What you have to do
The data below is to be returned in full and exactly.

^^^^

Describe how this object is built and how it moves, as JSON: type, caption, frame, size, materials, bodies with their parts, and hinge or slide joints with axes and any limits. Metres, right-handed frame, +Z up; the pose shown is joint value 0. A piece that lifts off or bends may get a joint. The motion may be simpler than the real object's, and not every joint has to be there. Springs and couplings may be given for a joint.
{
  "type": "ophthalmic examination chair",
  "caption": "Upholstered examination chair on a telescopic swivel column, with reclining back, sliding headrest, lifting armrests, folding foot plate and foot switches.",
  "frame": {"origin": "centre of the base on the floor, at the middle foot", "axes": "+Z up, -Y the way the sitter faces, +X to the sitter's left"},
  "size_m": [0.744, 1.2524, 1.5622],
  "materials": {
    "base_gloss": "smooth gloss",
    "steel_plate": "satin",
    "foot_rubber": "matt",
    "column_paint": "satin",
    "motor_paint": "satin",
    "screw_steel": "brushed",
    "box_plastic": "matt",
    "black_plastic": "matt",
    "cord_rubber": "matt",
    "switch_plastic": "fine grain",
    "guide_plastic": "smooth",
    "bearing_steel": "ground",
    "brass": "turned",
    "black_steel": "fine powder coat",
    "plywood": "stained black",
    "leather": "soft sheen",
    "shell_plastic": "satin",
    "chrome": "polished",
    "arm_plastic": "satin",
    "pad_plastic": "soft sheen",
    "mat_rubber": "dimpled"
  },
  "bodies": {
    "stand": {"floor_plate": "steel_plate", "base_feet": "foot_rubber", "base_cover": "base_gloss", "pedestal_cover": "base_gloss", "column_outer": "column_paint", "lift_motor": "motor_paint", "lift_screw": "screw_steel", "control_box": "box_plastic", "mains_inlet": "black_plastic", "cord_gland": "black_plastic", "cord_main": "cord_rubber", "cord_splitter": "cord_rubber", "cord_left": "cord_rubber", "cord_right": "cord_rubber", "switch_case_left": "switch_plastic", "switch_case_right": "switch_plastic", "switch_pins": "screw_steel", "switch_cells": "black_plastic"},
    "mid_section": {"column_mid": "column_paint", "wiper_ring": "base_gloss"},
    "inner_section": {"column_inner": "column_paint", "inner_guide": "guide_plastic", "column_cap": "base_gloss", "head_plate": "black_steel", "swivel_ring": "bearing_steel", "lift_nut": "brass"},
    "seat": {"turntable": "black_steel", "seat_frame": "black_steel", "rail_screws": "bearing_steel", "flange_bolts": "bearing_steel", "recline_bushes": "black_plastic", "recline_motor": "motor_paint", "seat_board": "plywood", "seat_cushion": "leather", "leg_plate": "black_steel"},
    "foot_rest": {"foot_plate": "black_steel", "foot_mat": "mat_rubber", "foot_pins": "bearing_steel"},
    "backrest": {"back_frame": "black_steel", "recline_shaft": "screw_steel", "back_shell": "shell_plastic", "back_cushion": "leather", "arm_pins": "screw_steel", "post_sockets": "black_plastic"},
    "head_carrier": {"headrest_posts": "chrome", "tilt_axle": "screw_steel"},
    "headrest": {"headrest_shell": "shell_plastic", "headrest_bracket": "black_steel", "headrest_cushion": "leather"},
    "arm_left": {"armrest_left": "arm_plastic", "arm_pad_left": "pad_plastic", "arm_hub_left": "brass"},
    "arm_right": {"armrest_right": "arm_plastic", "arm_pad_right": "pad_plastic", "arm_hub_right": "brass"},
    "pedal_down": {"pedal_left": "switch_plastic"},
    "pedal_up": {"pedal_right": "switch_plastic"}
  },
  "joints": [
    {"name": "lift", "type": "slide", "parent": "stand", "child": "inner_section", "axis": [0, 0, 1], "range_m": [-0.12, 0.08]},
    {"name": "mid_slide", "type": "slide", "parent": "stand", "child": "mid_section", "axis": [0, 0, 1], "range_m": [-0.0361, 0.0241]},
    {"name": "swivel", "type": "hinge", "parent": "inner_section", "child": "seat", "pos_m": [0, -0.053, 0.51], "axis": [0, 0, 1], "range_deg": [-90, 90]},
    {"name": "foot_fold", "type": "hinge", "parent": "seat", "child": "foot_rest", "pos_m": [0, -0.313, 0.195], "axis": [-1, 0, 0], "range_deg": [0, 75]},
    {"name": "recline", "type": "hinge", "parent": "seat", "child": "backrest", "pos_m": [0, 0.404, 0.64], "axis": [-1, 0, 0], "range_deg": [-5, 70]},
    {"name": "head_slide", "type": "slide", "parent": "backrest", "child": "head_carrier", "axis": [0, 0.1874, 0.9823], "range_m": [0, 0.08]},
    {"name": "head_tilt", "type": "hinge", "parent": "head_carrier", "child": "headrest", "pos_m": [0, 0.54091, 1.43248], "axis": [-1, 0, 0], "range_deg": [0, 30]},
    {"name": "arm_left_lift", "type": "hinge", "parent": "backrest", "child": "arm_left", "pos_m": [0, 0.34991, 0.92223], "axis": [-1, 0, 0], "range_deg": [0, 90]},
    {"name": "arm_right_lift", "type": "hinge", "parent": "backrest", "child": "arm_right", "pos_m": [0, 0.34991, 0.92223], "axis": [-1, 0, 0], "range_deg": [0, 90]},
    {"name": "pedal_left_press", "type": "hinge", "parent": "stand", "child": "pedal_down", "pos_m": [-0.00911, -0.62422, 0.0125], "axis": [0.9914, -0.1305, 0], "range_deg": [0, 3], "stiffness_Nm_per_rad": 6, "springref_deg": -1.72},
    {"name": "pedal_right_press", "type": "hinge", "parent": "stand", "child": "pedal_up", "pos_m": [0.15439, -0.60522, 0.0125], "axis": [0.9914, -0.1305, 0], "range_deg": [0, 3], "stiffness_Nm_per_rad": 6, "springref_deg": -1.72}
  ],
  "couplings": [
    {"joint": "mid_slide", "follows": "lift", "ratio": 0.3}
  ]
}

^^^^

Answer to this exercise
Describe how this object is built and how it moves, as JSON: type, caption, frame, size, materials, bodies with their parts, and hinge or slide joints with axes and any limits. Metres, right-handed frame, +Z up; the pose shown is joint value 0. A piece that lifts off or bends may get a joint. The motion may be simpler than the real object's, and not every joint has to be there. Springs and couplings may be given for a joint.
{
  "type": "ophthalmic examination chair",
  "caption": "Upholstered examination chair on a telescopic swivel column, with reclining back, sliding headrest, lifting armrests, folding foot plate and foot switches.",
  "frame": {"origin": "centre of the base on the floor, at the middle foot", "axes": "+Z up, -Y the way the sitter faces, +X to the sitter's left"},
  "size_m": [0.744, 1.2524, 1.5622],
  "materials": {
    "base_gloss": "smooth gloss",
    "steel_plate": "satin",
    "foot_rubber": "matt",
    "column_paint": "satin",
    "motor_paint": "satin",
    "screw_steel": "brushed",
    "box_plastic": "matt",
    "black_plastic": "matt",
    "cord_rubber": "matt",
    "switch_plastic": "fine grain",
    "guide_plastic": "smooth",
    "bearing_steel": "ground",
    "brass": "turned",
    "black_steel": "fine powder coat",
    "plywood": "stained black",
    "leather": "soft sheen",
    "shell_plastic": "satin",
    "chrome": "polished",
    "arm_plastic": "satin",
    "pad_plastic": "soft sheen",
    "mat_rubber": "dimpled"
  },
  "bodies": {
    "stand": {"floor_plate": "steel_plate", "base_feet": "foot_rubber", "base_cover": "base_gloss", "pedestal_cover": "base_gloss", "column_outer": "column_paint", "lift_motor": "motor_paint", "lift_screw": "screw_steel", "control_box": "box_plastic", "mains_inlet": "black_plastic", "cord_gland": "black_plastic", "cord_main": "cord_rubber", "cord_splitter": "cord_rubber", "cord_left": "cord_rubber", "cord_right": "cord_rubber", "switch_case_left": "switch_plastic", "switch_case_right": "switch_plastic", "switch_pins": "screw_steel", "switch_cells": "black_plastic"},
    "mid_section": {"column_mid": "column_paint", "wiper_ring": "base_gloss"},
    "inner_section": {"column_inner": "column_paint", "inner_guide": "guide_plastic", "column_cap": "base_gloss", "head_plate": "black_steel", "swivel_ring": "bearing_steel", "lift_nut": "brass"},
    "seat": {"turntable": "black_steel", "seat_frame": "black_steel", "rail_screws": "bearing_steel", "flange_bolts": "bearing_steel", "recline_bushes": "black_plastic", "recline_motor": "motor_paint", "seat_board": "plywood", "seat_cushion": "leather", "leg_plate": "black_steel"},
    "foot_rest": {"foot_plate": "black_steel", "foot_mat": "mat_rubber", "foot_pins": "bearing_steel"},
    "backrest": {"back_frame": "black_steel", "recline_shaft": "screw_steel", "back_shell": "shell_plastic", "back_cushion": "leather", "arm_pins": "screw_steel", "post_sockets": "black_plastic"},
    "head_carrier": {"headrest_posts": "chrome", "tilt_axle": "screw_steel"},
    "headrest": {"headrest_shell": "shell_plastic", "headrest_bracket": "black_steel", "headrest_cushion": "leather"},
    "arm_left": {"armrest_left": "arm_plastic", "arm_pad_left": "pad_plastic", "arm_hub_left": "brass"},
    "arm_right": {"armrest_right": "arm_plastic", "arm_pad_right": "pad_plastic", "arm_hub_right": "brass"},
    "pedal_down": {"pedal_left": "switch_plastic"},
    "pedal_up": {"pedal_right": "switch_plastic"}
  },
  "joints": [
    {"name": "lift", "type": "slide", "parent": "stand", "child": "inner_section", "axis": [0, 0, 1], "range_m": [-0.12, 0.08]},
    {"name": "mid_slide", "type": "slide", "parent": "stand", "child": "mid_section", "axis": [0, 0, 1], "range_m": [-0.0361, 0.0241]},
    {"name": "swivel", "type": "hinge", "parent": "inner_section", "child": "seat", "pos_m": [0, -0.053, 0.51], "axis": [0, 0, 1], "range_deg": [-90, 90]},
    {"name": "foot_fold", "type": "hinge", "parent": "seat", "child": "foot_rest", "pos_m": [0, -0.313, 0.195], "axis": [-1, 0, 0], "range_deg": [0, 75]},
    {"name": "recline", "type": "hinge", "parent": "seat", "child": "backrest", "pos_m": [0, 0.404, 0.64], "axis": [-1, 0, 0], "range_deg": [-5, 70]},
    {"name": "head_slide", "type": "slide", "parent": "backrest", "child": "head_carrier", "axis": [0, 0.1874, 0.9823], "range_m": [0, 0.08]},
    {"name": "head_tilt", "type": "hinge", "parent": "head_carrier", "child": "headrest", "pos_m": [0, 0.54091, 1.43248], "axis": [-1, 0, 0], "range_deg": [0, 30]},
    {"name": "arm_left_lift", "type": "hinge", "parent": "backrest", "child": "arm_left", "pos_m": [0, 0.34991, 0.92223], "axis": [-1, 0, 0], "range_deg": [0, 90]},
    {"name": "arm_right_lift", "type": "hinge", "parent": "backrest", "child": "arm_right", "pos_m": [0, 0.34991, 0.92223], "axis": [-1, 0, 0], "range_deg": [0, 90]},
    {"name": "pedal_left_press", "type": "hinge", "parent": "stand", "child": "pedal_down", "pos_m": [-0.00911, -0.62422, 0.0125], "axis": [0.9914, -0.1305, 0], "range_deg": [0, 3], "stiffness_Nm_per_rad": 6, "springref_deg": -1.72},
    {"name": "pedal_right_press", "type": "hinge", "parent": "stand", "child": "pedal_up", "pos_m": [0.15439, -0.60522, 0.0125], "axis": [0.9914, -0.1305, 0], "range_deg": [0, 3], "stiffness_Nm_per_rad": 6, "springref_deg": -1.72}
  ],
  "couplings": [
    {"joint": "mid_slide", "follows": "lift", "ratio": 0.3}
  ]
}